Pep Guardiola o adora porque vê em Kroos o armador típico da fábrica Barça mais do que um meia atacante clássico também na Bundesliga. Com frequência lembra até Pirlo. Os técnicos presentes na Copa concordam em admirar o controle de Kroos, sempre orientado e em movimento, porque elimina o opositor e lhe permite tocar a bola com fineza e precisão, nos curtos e longos, sobretudo com a direita, também com a esquerda. Gosta de jogar trocando de perna, no lado esquerdo, para perfilar-se com sua direita e filtrar melhor o passe para o meio e pôr suas excelentes mudanças de orientação para o ponta e o lateral, numa demonstração de sua qualidade e talento. Muito resistente, talvez lhe falte rapidez, aceleração para aprofundar, o que o leva a se esquivar do cara a cara.

O Bayern demorou demais para descobrir sua importância. As negociações para renovar com ele não frutificaram e sabe-se que manteve conversações com o Manchester United e, mais recentemente, o Madrid. Kroos se sente mais valorizado fora da Alemanha, economicamente e na mídia. O Bild lhe aponta um contrato de 4,5 milhões de euros (13,5 milhões de reais) , o do 15º jogador mais bem pago, muito abaixo das somas que cobram o próprio Götze, Müller e Lahm, Robben, Schweinsteiger e Ribéry (entre 8 e 12 milhões).
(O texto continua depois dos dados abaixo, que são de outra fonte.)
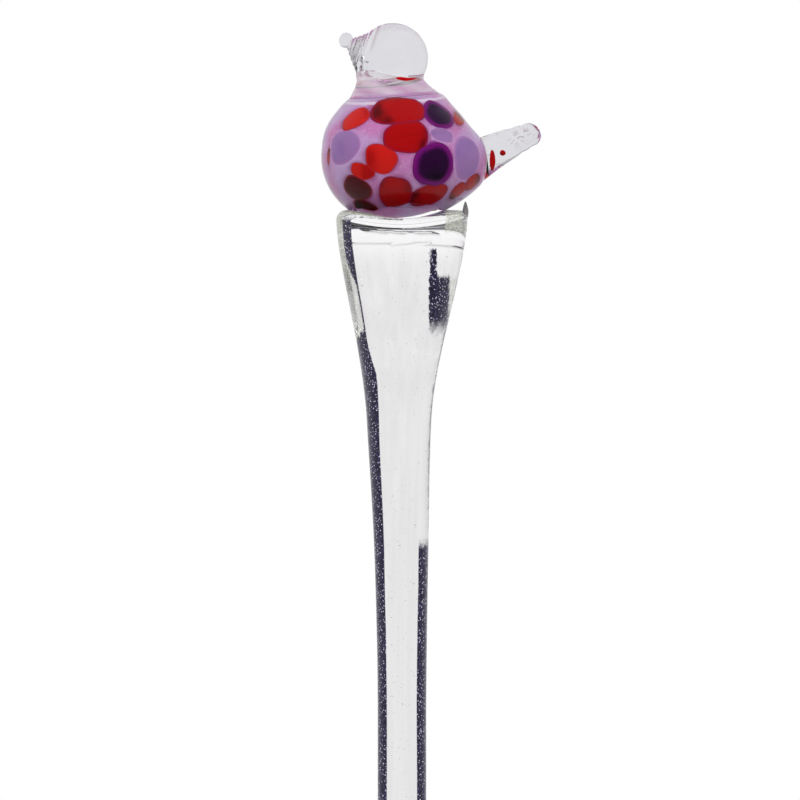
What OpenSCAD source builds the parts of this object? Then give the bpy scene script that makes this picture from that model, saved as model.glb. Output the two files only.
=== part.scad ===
// Hot-worked glass bird on a long solid glass stake.
// Origin: on the stake's axis where its straight shaft begins, +Z up, beak towards -X.

/* [Stake] */
// Radius of the straight shaft that goes into the ground or a holder
shaft_r = 8.5; // [6:0.5:10]
// Length of the straight shaft below the origin
shaft_len = 48; // [30:1:80]
// Length of the taper from the shaft to the rounded tip
taper_len = 24; // [15:1:40]
// Radius of the rounded tip
tip_r = 4; // [2:0.5:5]
// Slow widening of the stem, in mm of radius at 100 mm above the origin
stem_swell = 2.6; // [1:0.1:4]
// Extra radius gained where the stem opens into its head
flare_gain = 6.5; // [4:0.5:8]
// Height where that flare begins
flare_low_z = 105; // [90:1:115]
// Height over which the flare opens
flare_len = 70; // [60:1:80]
// Height of the middle of the stem's rounded shoulder
shoulder_z = 175.5; // [174:0.5:177]
// Rounding radius of the shoulder
shoulder_round = 3.5; // [2:0.5:5]

/* [Body] */
// Radius of the round breast
breast_r = 23; // [22:0.5:24]
// Radius of the arc from the breast to the tail
back_arc_r = 44; // [42:1:48]
// Distance of the breast's front from the stake's axis
breast_x = 28.2; // [27:0.1:29]
// Height of the body's axis at the breast
body_z = 199.2; // [198:0.1:200]
// Length of the body along its axis, to where the tail takes over
tail_cut_u = 58; // [57:0.5:59]
// Downward tilt of the body's axis towards the tail, degrees
body_tilt = 4; // [2:1:6]
// Thickness of the clear casing over the colours
casing_t = 1.5; // [1.2:0.1:2]
// Thickness of the colour chips
chip_t = 0.8; // [0.5:0.1:1]
// Thickness of the opal pink ground layer that the chips are melted into
ground_t = 1.5; // [1.2:0.1:2]

/* [Neck and head] */
// Distance of the neck's axis in front of the stake's axis
neck_x = 3.6; // [3:0.1:5]
// Height of the crease between the body and the neck
crease_z = 217.5; // [217:0.5:218]
// Neck radius at the crease, front to back
crease_r = 16; // [15:0.5:17]
// Neck radius at its waist
waist_r = 11.8; // [11:0.1:12]
// Height of the neck's waist
waist_z = 224; // [223:0.5:225]
// Height of the neck's upper edge against the head
neck_top_z = 227.2; // [226.5:0.1:228]
// Neck's width across as a share of its length front to back
neck_flat = 0.88; // [0.8:0.01:0.95]
// Head radius
head_r = 12.4; // [12:0.1:13]
// Height of the head's centre
head_z = 232.1; // [231:0.1:233]
// Radius of the beak where it leaves the head
beak_base_r = 7; // [6:0.5:8]
// Radius of the beak just behind its bead
beak_tip_r = 1.6; // [1:0.1:2]
// Radius of the bead at the end of the beak
bead_r = 2.3; // [1.8:0.1:2.6]
// Upward slope of the beak, degrees
beak_rise = 21; // [15:1:30]

/* [Tail] */
// Tail radius where it grows out of the body
tail_root_r = 7.6; // [7:0.1:9]
// Tail radius at its rounded end
tail_end_r = 4.3; // [3:0.1:5]
// Distance from the root to the middle of the rounded end
tail_len = 23.4; // [20:0.1:26]
// Upward slope of the tail, degrees
tail_rise = 27; // [20:1:32]
// Tail thickness as a share of its height, where it was pressed flat
tail_flat = 0.6; // [0.5:0.05:0.8]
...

"É preciso prendê-lo do jeito que for. Não encontrarão nenhum outro como ele para o posto que ocupa. Não é espetacular, mas tem enorme importância. É o meio-campista moderno perfeito", diz Effenberg

"É preciso prendê-lo do jeito que for. Não encontrarão nenhum outro como ele para o posto que ocupa. Não é espetacular, mas tem enorme importância. É o meio-campista moderno perfeito", repete um ex-futebolista como Effenberg, que o considera o jogador ideal para formar a coluna vertebral da equipe e herdar o papel de Schweinsteiger como o jogador protótipo do Bayern. E ninguém o censura agora em Munique por ter-se negado a bater um dos pênaltis contra o Chelsea depois de errar na sua vez contra o Madrid. Kroos não presta atenção nem responde, talvez porque sempre foi situado como mais próximo dos internacionais do Borussia Dortmund do que do próprio Bayern.

Kroos teria a cabeça fora de Munique. Não é simples saber o que pensa o jogador nascido perto do Báltico e vinculado a Heynckes, impenetrável e amante do pôquer e cujo conceito da identidade teria a ver, pelos olhos de seus críticos, com O homem sem qualidades, o livro de Robert Musil, que está de acordo também como caráter indefinido e pragmático da atual Alemanha. Pai desde agosto e irmão de Felix, jogador do Werder Bremen, Toni se encaminha para cumprir a profecia de Franz Beckenbauer, que há cinco anos previu que ele seria o futuro Michael Ballack, precisamente o último jogador que o Bayer não pôde reter em 2006, e que firmou contrato com o Chelsea.